**AIM OF THE EXERCISE**
Repeat everything from the line holding "hide_parts(node)" to the line holding "lamp.rotation_euler = (Vector(target)", inclusive, exactly. Leave out the rest.

**PROVIDED MATERIAL**

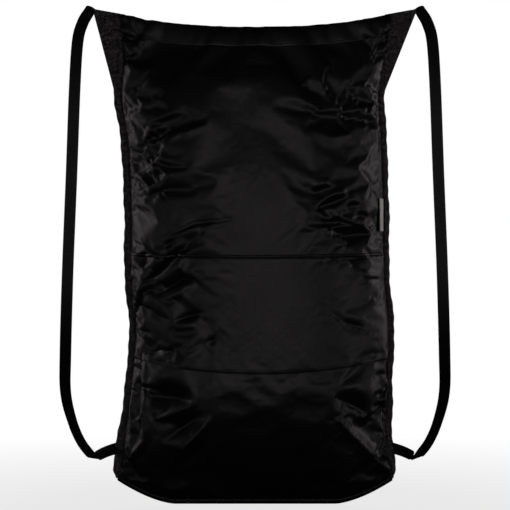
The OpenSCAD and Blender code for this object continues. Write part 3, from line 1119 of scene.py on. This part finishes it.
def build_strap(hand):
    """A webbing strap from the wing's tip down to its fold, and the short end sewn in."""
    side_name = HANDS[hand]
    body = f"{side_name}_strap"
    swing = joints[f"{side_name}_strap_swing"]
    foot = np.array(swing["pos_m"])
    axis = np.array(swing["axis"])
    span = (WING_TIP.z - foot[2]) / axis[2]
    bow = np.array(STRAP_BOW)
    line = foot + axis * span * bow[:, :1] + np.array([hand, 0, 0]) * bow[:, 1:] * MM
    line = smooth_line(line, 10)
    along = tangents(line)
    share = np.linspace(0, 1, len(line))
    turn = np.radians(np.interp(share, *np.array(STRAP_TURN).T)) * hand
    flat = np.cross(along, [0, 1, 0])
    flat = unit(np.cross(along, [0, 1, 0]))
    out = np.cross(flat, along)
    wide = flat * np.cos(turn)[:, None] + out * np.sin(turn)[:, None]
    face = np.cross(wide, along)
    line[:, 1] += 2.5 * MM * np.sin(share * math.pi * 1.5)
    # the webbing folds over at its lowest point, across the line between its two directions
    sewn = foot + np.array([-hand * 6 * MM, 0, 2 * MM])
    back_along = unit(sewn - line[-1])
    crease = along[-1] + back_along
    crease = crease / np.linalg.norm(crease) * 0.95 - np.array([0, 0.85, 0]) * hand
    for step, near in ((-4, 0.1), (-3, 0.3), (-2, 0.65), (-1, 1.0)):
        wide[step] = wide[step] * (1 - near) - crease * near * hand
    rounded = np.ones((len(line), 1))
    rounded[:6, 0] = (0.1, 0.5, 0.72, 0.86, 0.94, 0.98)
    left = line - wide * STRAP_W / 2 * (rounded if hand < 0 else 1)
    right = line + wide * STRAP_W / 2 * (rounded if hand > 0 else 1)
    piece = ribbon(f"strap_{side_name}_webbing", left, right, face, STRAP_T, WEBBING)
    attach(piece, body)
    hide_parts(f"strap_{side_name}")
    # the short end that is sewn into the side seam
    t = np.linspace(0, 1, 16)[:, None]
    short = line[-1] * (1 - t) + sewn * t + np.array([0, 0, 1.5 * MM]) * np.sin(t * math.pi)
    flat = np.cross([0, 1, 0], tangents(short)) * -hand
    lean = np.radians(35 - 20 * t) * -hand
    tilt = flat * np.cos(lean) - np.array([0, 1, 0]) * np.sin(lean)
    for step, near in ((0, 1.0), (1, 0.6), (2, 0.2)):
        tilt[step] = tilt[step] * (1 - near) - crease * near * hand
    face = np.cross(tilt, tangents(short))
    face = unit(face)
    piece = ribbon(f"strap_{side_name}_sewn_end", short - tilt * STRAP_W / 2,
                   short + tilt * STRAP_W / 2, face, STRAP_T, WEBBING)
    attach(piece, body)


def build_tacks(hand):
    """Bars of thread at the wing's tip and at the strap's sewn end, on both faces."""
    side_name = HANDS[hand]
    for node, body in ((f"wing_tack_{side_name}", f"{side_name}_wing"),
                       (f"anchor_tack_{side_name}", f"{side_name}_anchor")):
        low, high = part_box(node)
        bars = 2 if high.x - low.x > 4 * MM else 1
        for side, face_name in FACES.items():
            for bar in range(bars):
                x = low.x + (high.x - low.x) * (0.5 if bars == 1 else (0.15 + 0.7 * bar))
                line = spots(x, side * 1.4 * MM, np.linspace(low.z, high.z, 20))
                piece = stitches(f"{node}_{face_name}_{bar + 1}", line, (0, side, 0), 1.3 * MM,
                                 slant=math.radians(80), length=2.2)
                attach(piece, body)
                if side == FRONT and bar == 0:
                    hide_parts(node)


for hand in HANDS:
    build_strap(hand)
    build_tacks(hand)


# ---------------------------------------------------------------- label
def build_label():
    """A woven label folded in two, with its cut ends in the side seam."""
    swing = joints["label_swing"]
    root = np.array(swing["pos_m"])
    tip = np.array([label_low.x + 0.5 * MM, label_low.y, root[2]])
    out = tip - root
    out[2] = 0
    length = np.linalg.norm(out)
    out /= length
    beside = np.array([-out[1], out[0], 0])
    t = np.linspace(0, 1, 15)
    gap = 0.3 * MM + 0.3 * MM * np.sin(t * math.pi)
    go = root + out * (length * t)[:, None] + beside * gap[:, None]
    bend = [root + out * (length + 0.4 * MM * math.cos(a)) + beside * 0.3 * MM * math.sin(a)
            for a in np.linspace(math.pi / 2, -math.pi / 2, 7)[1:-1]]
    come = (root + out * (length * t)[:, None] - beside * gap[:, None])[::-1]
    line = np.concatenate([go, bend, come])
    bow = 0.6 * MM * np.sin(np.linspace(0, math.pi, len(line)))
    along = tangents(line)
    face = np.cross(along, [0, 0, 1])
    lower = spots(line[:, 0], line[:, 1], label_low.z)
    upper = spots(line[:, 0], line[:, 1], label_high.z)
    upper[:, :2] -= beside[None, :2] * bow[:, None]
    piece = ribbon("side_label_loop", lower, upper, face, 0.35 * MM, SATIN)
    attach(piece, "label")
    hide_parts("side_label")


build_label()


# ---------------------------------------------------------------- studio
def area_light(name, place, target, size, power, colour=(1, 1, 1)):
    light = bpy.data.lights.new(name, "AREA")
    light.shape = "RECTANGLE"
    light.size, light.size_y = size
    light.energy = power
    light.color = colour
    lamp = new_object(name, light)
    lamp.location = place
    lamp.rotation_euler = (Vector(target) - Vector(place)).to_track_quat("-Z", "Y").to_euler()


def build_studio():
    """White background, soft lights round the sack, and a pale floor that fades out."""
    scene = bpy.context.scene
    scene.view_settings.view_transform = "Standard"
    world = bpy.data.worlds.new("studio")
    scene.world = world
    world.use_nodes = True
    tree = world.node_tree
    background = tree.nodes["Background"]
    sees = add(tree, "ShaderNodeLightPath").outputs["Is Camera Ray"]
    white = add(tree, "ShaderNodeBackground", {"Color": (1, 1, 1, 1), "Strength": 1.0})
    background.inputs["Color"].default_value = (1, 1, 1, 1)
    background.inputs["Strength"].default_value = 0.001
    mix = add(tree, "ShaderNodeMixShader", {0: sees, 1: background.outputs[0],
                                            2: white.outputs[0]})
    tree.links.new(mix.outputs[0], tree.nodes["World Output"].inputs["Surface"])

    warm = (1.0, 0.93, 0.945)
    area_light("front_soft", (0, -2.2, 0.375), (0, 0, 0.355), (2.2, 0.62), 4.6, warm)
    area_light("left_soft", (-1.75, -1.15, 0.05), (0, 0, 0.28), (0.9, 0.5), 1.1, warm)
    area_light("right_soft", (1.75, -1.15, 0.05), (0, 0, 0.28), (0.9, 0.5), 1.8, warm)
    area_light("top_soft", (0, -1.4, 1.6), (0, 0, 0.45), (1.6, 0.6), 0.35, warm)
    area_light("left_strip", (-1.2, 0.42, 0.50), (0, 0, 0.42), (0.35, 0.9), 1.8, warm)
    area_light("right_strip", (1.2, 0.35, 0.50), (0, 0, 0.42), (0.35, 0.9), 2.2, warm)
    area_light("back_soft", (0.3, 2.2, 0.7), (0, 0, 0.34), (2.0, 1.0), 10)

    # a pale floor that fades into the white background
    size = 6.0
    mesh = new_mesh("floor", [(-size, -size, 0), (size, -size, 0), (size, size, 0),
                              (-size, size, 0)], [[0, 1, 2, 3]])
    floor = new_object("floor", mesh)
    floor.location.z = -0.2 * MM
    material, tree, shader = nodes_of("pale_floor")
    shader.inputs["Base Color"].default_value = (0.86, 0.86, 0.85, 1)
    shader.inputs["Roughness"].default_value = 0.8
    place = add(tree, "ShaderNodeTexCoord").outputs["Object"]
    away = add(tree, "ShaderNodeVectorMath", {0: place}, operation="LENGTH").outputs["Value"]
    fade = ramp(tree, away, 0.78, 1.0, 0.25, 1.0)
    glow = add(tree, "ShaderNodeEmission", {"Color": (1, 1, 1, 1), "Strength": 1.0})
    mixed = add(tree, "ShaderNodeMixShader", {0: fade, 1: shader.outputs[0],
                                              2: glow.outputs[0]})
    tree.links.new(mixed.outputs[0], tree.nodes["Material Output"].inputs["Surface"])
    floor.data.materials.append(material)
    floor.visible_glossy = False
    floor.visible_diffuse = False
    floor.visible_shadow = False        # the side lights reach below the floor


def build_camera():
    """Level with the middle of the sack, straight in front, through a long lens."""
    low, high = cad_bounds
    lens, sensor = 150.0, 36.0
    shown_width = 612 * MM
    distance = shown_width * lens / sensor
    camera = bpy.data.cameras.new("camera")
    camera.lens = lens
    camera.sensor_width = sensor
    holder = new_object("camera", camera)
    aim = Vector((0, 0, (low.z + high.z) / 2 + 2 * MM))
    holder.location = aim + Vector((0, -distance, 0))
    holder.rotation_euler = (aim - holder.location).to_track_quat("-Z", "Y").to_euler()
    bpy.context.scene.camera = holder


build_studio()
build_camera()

* * *

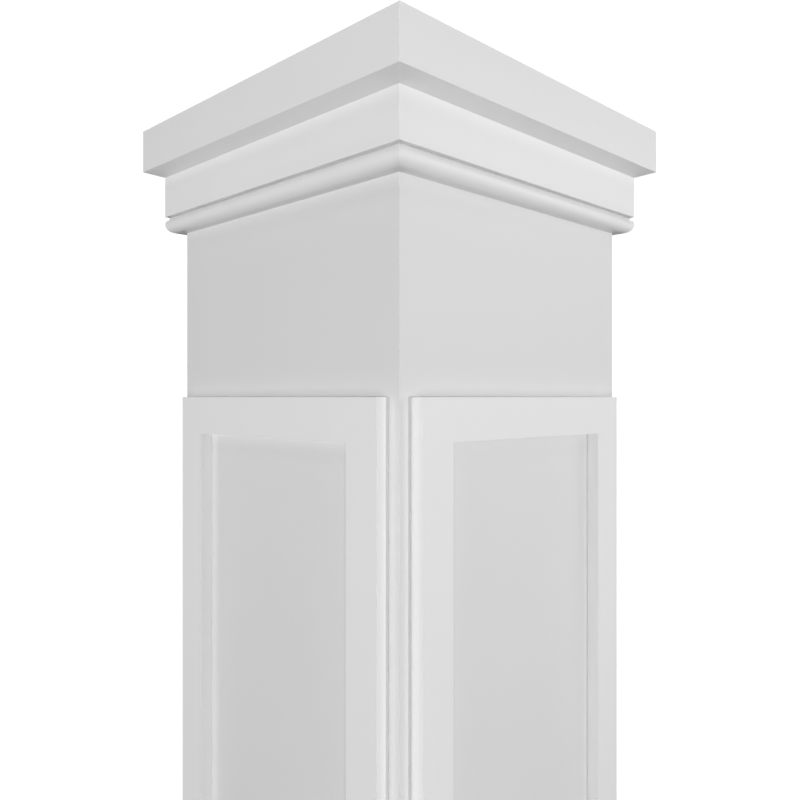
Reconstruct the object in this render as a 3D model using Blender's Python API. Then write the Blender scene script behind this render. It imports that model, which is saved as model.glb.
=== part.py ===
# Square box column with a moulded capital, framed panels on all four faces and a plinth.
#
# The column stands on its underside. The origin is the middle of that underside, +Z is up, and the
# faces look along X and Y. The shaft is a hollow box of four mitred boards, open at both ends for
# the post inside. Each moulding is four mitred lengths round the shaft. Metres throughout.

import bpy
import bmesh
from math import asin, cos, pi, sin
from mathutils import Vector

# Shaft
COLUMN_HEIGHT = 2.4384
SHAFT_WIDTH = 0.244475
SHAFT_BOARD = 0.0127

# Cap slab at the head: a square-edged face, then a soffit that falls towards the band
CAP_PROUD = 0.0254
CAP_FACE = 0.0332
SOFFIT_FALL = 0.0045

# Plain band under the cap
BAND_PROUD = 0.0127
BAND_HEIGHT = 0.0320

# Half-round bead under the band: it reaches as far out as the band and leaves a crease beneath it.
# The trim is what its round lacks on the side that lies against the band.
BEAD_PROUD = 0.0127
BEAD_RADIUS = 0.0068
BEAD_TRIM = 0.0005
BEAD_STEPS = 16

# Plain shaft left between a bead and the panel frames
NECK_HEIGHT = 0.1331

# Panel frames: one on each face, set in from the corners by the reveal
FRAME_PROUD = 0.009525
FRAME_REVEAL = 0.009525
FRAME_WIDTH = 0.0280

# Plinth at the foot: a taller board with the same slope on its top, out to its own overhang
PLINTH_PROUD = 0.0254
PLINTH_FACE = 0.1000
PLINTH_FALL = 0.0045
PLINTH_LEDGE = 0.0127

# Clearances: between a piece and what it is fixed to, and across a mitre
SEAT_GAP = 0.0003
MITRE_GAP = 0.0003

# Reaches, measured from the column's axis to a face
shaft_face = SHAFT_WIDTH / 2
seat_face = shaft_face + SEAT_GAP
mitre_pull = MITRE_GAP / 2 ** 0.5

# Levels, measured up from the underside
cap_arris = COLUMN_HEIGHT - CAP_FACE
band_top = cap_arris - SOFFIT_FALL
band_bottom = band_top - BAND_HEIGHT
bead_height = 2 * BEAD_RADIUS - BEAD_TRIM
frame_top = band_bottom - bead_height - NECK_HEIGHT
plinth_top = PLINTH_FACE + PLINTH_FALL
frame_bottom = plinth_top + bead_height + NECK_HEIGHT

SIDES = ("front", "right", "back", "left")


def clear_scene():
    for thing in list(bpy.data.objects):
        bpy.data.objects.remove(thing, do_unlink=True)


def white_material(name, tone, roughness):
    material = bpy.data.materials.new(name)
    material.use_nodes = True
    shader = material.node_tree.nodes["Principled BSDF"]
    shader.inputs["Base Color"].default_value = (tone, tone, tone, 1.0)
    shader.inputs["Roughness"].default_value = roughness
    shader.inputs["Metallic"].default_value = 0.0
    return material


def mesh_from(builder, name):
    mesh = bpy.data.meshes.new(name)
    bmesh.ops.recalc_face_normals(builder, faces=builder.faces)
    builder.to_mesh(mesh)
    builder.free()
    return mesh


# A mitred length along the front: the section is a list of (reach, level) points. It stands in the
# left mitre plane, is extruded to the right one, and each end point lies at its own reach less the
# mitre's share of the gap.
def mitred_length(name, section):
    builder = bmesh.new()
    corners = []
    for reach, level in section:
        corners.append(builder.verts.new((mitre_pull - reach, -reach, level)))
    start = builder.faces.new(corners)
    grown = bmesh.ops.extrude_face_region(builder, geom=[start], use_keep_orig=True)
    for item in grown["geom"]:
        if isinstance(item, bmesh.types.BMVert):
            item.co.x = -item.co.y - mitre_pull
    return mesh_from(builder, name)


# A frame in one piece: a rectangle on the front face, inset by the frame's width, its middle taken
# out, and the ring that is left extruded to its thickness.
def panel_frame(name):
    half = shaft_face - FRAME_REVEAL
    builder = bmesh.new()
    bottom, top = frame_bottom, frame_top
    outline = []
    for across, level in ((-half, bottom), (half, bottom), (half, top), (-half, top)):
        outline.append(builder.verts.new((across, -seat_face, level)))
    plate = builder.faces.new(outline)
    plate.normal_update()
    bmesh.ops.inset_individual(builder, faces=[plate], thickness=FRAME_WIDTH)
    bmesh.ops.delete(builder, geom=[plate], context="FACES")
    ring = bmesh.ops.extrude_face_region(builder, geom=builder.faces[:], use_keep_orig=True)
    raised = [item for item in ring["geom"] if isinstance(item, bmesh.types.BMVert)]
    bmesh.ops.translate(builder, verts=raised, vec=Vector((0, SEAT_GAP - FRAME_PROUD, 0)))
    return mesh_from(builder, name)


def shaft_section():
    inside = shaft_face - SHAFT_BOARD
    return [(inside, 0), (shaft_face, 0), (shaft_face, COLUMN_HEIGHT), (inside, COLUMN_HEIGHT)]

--

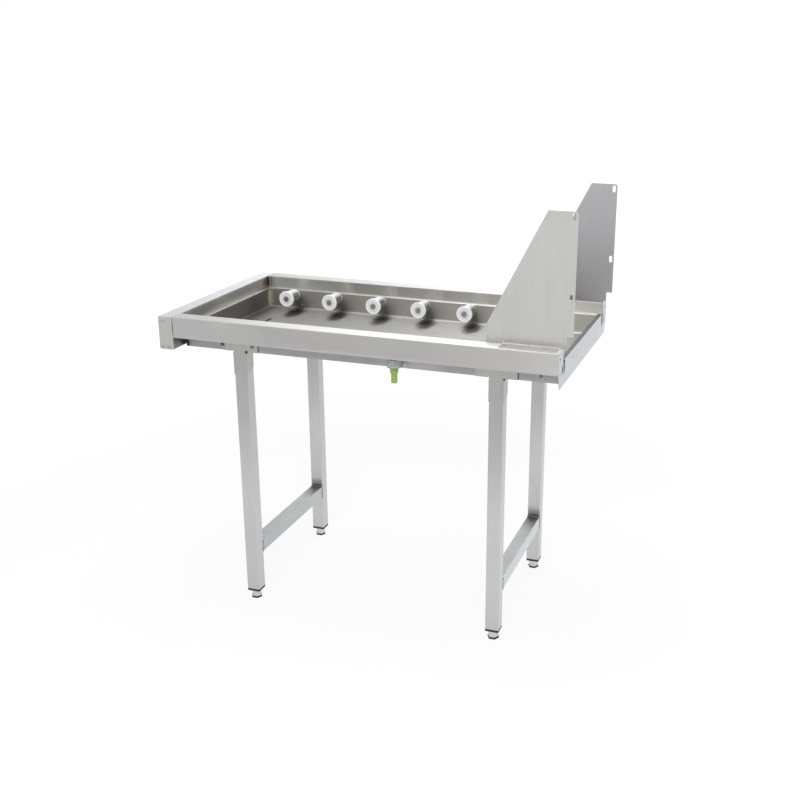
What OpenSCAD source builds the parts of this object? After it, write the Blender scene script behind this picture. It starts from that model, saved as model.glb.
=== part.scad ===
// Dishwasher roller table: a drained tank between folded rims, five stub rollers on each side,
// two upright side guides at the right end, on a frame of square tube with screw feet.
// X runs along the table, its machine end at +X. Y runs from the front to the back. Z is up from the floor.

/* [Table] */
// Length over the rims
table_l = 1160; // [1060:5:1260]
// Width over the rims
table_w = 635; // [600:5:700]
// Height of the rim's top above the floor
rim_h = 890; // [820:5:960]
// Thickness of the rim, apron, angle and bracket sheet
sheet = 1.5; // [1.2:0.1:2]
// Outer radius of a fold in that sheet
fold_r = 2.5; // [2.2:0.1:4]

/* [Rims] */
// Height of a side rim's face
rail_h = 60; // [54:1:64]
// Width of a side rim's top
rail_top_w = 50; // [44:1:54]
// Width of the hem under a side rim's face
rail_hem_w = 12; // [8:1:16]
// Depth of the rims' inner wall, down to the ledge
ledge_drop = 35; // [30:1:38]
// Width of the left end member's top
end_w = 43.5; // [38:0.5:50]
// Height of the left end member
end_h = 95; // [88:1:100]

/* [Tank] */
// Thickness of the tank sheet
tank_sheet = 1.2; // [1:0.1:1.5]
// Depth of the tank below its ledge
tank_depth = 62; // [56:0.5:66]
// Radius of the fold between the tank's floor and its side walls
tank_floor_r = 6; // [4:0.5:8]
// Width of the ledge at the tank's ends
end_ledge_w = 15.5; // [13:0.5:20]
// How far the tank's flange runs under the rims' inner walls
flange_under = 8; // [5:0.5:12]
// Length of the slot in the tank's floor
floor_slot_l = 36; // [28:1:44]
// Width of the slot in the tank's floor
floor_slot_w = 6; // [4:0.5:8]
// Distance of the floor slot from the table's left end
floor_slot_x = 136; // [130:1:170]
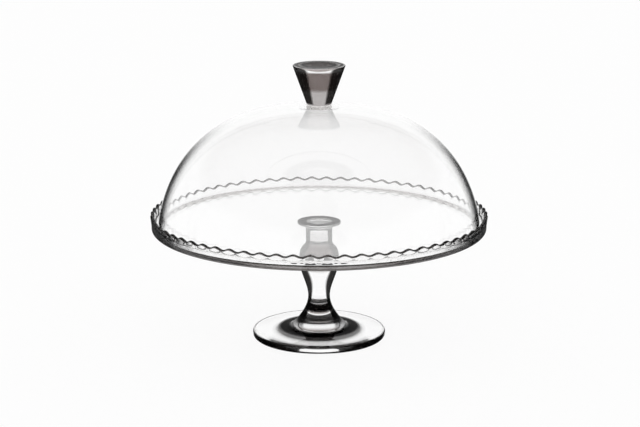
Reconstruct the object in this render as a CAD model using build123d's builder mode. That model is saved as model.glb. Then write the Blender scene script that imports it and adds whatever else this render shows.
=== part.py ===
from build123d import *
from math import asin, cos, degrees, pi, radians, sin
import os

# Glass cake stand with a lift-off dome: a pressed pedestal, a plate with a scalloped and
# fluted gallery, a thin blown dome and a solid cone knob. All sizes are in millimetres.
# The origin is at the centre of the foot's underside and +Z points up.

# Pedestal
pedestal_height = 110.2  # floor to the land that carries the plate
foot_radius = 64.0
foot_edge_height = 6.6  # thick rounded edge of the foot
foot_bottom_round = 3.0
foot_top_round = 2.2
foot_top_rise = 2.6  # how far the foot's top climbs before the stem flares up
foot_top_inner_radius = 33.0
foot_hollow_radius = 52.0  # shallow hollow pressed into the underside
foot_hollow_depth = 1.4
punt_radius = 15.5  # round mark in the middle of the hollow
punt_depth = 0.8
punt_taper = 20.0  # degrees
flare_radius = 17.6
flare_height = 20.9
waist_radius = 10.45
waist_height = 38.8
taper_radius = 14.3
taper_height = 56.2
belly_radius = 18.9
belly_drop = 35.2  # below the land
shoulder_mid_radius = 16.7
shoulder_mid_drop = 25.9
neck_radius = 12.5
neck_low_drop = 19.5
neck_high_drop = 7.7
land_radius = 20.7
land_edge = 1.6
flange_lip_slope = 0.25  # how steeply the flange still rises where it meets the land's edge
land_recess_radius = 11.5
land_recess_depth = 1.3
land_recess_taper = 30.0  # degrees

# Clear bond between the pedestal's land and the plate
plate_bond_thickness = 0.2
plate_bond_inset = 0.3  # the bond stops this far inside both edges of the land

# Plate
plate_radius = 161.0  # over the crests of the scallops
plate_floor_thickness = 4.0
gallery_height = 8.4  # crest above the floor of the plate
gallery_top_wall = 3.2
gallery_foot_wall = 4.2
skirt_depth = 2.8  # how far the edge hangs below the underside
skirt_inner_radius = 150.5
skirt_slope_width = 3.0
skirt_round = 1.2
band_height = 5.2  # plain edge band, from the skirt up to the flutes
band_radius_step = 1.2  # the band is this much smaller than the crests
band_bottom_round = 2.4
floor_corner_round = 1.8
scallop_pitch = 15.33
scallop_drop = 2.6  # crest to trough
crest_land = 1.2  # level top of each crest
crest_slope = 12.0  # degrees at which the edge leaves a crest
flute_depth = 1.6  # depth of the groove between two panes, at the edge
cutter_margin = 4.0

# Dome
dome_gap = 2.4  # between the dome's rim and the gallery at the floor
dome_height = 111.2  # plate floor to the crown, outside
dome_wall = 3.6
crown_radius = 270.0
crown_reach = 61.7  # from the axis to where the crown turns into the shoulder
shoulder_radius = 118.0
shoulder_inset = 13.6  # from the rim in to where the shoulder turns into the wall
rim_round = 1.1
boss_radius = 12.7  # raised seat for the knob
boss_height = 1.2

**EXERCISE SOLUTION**
                    hide_parts(node)


for hand in HANDS:
    build_strap(hand)
    build_tacks(hand)


# ---------------------------------------------------------------- label
def build_label():
    """A woven label folded in two, with its cut ends in the side seam."""
    swing = joints["label_swing"]
    root = np.array(swing["pos_m"])
    tip = np.array([label_low.x + 0.5 * MM, label_low.y, root[2]])
    out = tip - root
    out[2] = 0
    length = np.linalg.norm(out)
    out /= length
    beside = np.array([-out[1], out[0], 0])
    t = np.linspace(0, 1, 15)
    gap = 0.3 * MM + 0.3 * MM * np.sin(t * math.pi)
    go = root + out * (length * t)[:, None] + beside * gap[:, None]
    bend = [root + out * (length + 0.4 * MM * math.cos(a)) + beside * 0.3 * MM * math.sin(a)
            for a in np.linspace(math.pi / 2, -math.pi / 2, 7)[1:-1]]
    come = (root + out * (length * t)[:, None] - beside * gap[:, None])[::-1]
    line = np.concatenate([go, bend, come])
    bow = 0.6 * MM * np.sin(np.linspace(0, math.pi, len(line)))
    along = tangents(line)
    face = np.cross(along, [0, 0, 1])
    lower = spots(line[:, 0], line[:, 1], label_low.z)
    upper = spots(line[:, 0], line[:, 1], label_high.z)
    upper[:, :2] -= beside[None, :2] * bow[:, None]
    piece = ribbon("side_label_loop", lower, upper, face, 0.35 * MM, SATIN)
    attach(piece, "label")
    hide_parts("side_label")


build_label()


# ---------------------------------------------------------------- studio
def area_light(name, place, target, size, power, colour=(1, 1, 1)):
    light = bpy.data.lights.new(name, "AREA")
    light.shape = "RECTANGLE"
    light.size, light.size_y = size
    light.energy = power
    light.color = colour
    lamp = new_object(name, light)
    lamp.location = place
    lamp.rotation_euler = (Vector(target) - Vector(place)).to_track_quat("-Z", "Y").to_euler()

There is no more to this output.